> [Information provided]
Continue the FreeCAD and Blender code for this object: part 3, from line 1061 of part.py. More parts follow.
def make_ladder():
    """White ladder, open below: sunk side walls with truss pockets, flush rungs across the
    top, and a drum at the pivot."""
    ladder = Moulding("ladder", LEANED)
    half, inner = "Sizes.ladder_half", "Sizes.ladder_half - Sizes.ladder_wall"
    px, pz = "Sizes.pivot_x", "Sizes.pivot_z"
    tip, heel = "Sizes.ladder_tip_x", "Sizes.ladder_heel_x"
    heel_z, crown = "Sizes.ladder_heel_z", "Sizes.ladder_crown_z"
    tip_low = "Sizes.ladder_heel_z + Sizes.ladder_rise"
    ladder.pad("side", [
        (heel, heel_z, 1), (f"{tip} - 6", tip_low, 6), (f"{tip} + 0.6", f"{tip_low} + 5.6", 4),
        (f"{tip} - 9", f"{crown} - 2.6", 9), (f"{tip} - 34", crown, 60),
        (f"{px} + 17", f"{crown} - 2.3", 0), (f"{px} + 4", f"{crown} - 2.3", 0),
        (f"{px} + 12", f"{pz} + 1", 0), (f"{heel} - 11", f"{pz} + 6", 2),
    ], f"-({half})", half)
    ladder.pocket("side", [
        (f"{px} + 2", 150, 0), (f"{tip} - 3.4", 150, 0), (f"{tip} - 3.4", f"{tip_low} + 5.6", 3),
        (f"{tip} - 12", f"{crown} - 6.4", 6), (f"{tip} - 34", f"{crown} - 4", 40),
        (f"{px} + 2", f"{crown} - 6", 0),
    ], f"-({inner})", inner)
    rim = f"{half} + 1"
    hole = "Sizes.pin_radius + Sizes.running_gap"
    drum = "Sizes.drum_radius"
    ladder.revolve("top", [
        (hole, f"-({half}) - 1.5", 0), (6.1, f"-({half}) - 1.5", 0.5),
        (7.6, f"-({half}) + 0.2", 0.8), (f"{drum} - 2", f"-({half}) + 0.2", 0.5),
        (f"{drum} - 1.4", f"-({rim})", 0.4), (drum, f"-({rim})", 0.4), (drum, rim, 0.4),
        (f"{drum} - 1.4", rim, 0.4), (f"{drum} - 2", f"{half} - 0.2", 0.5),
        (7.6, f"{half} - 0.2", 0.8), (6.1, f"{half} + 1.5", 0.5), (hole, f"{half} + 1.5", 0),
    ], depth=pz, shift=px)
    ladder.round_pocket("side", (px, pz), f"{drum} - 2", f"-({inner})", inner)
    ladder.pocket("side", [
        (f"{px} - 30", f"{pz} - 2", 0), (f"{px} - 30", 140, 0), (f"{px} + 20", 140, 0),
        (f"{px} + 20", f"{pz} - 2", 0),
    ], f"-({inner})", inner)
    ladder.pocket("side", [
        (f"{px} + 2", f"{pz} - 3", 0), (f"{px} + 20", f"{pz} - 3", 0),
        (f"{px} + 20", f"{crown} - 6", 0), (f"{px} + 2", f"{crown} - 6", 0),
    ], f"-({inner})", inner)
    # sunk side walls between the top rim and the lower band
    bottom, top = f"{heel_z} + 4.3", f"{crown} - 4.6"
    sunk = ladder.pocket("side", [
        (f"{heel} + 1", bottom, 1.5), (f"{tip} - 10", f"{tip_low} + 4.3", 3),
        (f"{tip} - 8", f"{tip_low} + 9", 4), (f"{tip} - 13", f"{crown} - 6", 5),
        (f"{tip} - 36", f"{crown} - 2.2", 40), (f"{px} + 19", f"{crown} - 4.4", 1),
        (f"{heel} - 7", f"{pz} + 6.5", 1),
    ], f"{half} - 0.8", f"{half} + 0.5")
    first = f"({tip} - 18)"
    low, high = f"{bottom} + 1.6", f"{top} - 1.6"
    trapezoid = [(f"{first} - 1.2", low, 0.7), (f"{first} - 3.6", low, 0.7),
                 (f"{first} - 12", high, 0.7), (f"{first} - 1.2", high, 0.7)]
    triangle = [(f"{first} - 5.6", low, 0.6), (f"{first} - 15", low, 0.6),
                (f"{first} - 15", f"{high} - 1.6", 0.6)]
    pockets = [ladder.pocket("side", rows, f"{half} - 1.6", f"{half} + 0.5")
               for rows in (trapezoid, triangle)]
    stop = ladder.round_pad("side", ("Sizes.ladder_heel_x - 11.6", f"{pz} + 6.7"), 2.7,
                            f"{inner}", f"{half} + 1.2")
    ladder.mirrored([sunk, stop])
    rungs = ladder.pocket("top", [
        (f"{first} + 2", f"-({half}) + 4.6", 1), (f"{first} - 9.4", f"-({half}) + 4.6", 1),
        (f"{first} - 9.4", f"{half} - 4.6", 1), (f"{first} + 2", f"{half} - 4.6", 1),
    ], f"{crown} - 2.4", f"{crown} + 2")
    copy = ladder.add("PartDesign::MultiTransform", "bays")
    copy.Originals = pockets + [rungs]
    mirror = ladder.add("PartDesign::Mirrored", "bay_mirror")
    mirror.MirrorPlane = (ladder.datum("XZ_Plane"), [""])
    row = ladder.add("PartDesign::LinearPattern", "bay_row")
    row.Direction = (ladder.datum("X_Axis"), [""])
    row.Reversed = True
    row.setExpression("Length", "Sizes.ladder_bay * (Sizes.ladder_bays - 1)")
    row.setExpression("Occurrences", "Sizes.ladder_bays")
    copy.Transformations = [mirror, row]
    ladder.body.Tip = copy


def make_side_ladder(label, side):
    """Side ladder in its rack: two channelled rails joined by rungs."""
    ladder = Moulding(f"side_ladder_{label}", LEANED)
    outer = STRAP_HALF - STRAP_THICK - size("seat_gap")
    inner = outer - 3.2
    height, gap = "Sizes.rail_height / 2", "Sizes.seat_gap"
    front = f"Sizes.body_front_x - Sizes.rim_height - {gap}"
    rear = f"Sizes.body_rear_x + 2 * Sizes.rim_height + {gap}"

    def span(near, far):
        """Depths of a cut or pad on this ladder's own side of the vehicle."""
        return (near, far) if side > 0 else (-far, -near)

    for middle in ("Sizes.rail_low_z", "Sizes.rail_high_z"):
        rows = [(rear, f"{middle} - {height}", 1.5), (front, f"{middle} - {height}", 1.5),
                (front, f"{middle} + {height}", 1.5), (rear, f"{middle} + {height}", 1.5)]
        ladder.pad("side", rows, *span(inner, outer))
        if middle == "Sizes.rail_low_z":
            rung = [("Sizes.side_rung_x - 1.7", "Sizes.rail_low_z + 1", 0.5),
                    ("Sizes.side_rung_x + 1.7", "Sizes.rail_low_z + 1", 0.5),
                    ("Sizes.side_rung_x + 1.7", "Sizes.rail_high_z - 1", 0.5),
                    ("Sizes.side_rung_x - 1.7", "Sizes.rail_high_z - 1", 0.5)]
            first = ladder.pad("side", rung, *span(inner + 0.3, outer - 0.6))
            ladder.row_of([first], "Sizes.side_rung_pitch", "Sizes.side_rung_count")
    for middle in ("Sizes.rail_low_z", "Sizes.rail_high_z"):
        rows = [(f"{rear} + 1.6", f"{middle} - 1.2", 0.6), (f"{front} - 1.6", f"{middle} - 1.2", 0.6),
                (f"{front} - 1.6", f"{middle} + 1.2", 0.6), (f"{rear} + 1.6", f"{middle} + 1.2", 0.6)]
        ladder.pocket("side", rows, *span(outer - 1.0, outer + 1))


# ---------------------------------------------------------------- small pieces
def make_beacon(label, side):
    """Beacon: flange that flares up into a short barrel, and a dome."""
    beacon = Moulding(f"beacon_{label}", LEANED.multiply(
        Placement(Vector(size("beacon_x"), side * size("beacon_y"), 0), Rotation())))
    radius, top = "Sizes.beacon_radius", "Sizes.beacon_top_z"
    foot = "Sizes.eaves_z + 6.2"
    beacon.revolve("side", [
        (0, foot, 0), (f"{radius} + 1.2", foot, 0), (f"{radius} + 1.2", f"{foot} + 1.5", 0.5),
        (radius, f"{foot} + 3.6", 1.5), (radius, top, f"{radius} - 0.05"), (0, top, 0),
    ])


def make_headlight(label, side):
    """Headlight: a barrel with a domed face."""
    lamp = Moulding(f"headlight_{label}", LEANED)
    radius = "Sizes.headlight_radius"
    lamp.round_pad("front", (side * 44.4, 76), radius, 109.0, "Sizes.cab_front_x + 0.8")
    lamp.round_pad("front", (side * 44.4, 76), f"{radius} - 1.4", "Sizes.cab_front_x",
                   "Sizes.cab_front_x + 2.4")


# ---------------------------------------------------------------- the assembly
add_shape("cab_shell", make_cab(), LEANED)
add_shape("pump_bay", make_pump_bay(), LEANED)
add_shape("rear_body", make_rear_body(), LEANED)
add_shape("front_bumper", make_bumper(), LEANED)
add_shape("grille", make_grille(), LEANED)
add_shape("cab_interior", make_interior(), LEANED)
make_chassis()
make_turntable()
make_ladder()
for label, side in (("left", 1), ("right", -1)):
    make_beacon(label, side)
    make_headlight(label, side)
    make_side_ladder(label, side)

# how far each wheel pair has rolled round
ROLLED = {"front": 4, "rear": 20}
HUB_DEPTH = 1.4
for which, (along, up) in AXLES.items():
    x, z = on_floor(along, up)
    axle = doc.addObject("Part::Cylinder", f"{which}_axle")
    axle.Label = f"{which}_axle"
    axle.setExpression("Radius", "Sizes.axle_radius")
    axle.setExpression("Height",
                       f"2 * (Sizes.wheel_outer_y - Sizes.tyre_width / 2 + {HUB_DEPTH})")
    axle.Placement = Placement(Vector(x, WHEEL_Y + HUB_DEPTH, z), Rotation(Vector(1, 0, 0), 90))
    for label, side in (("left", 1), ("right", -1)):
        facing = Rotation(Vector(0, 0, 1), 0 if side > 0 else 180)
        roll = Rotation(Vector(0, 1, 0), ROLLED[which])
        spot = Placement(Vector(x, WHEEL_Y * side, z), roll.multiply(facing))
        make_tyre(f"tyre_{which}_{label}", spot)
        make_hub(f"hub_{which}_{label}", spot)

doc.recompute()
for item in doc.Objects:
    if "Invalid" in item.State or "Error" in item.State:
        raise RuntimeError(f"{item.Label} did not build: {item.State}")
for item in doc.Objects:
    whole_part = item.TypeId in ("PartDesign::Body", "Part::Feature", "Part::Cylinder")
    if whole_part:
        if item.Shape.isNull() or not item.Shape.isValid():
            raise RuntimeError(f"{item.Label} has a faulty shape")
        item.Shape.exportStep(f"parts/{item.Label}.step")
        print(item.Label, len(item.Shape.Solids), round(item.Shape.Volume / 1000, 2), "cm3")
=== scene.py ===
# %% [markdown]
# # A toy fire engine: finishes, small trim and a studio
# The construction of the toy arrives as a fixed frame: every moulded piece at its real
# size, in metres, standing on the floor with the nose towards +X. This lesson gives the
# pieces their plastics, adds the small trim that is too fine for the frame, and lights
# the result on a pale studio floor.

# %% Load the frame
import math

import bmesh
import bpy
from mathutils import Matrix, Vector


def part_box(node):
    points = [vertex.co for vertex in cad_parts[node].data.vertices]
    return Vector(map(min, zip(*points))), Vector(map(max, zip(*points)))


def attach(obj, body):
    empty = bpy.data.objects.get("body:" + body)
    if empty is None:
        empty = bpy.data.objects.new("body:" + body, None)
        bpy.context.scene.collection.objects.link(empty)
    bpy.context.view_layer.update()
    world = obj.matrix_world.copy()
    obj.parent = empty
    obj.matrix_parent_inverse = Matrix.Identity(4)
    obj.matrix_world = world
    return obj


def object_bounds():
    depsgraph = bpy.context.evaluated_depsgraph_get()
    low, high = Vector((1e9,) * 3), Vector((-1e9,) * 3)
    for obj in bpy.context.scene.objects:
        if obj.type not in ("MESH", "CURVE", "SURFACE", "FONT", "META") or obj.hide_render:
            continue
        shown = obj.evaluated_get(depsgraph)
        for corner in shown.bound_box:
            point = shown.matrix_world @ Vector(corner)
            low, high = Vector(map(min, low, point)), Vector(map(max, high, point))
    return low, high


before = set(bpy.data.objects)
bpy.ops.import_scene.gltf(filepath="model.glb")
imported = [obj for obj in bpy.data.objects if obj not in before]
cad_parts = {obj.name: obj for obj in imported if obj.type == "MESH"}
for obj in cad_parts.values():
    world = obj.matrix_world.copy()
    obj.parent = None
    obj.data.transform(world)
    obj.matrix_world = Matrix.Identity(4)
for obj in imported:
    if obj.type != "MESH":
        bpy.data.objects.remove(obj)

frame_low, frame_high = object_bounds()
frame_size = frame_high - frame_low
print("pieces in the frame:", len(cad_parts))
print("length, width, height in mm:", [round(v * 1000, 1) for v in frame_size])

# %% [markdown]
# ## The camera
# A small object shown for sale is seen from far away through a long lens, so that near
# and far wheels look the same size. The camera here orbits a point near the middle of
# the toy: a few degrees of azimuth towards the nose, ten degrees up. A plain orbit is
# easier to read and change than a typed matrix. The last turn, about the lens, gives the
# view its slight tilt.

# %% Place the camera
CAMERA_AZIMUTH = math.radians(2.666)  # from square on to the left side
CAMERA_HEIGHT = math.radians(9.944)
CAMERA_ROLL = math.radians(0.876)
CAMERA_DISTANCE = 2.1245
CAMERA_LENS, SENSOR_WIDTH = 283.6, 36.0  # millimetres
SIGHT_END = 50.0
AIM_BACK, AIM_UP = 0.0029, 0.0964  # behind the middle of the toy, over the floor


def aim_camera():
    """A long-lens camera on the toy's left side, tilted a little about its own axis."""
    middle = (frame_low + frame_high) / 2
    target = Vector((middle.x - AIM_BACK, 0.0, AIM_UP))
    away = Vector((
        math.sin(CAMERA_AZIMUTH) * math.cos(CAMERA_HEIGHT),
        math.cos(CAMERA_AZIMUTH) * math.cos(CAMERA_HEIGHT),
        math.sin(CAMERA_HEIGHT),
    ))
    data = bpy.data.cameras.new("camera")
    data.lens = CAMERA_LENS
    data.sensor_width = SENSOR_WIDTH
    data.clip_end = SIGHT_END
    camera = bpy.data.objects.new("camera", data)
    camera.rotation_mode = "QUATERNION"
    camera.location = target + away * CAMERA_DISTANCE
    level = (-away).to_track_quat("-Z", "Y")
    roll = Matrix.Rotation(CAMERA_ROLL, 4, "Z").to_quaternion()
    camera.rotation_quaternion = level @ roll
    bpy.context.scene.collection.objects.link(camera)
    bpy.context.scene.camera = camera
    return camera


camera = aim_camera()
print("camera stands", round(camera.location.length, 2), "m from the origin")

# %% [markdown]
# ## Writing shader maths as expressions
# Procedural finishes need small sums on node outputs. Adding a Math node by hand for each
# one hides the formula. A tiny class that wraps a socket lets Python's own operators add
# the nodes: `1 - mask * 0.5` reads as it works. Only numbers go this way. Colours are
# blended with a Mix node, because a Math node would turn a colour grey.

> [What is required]
Transcribe word for word the lines from the one holding "doc.recompute()" through the one holding "zip(*points))), Vector(map(max, zip(*points)))". Include both, and add nothing.

> [Worked answer]
doc.recompute()
for item in doc.Objects:
    if "Invalid" in item.State or "Error" in item.State:
        raise RuntimeError(f"{item.Label} did not build: {item.State}")
for item in doc.Objects:
    whole_part = item.TypeId in ("PartDesign::Body", "Part::Feature", "Part::Cylinder")
    if whole_part:
        if item.Shape.isNull() or not item.Shape.isValid():
            raise RuntimeError(f"{item.Label} has a faulty shape")
        item.Shape.exportStep(f"parts/{item.Label}.step")
        print(item.Label, len(item.Shape.Solids), round(item.Shape.Volume / 1000, 2), "cm3")
=== scene.py ===
# %% [markdown]
# # A toy fire engine: finishes, small trim and a studio
# The construction of the toy arrives as a fixed frame: every moulded piece at its real
# size, in metres, standing on the floor with the nose towards +X. This lesson gives the
# pieces their plastics, adds the small trim that is too fine for the frame, and lights
# the result on a pale studio floor.

# %% Load the frame
import math

import bmesh
import bpy
from mathutils import Matrix, Vector


def part_box(node):
    points = [vertex.co for vertex in cad_parts[node].data.vertices]
    return Vector(map(min, zip(*points))), Vector(map(max, zip(*points)))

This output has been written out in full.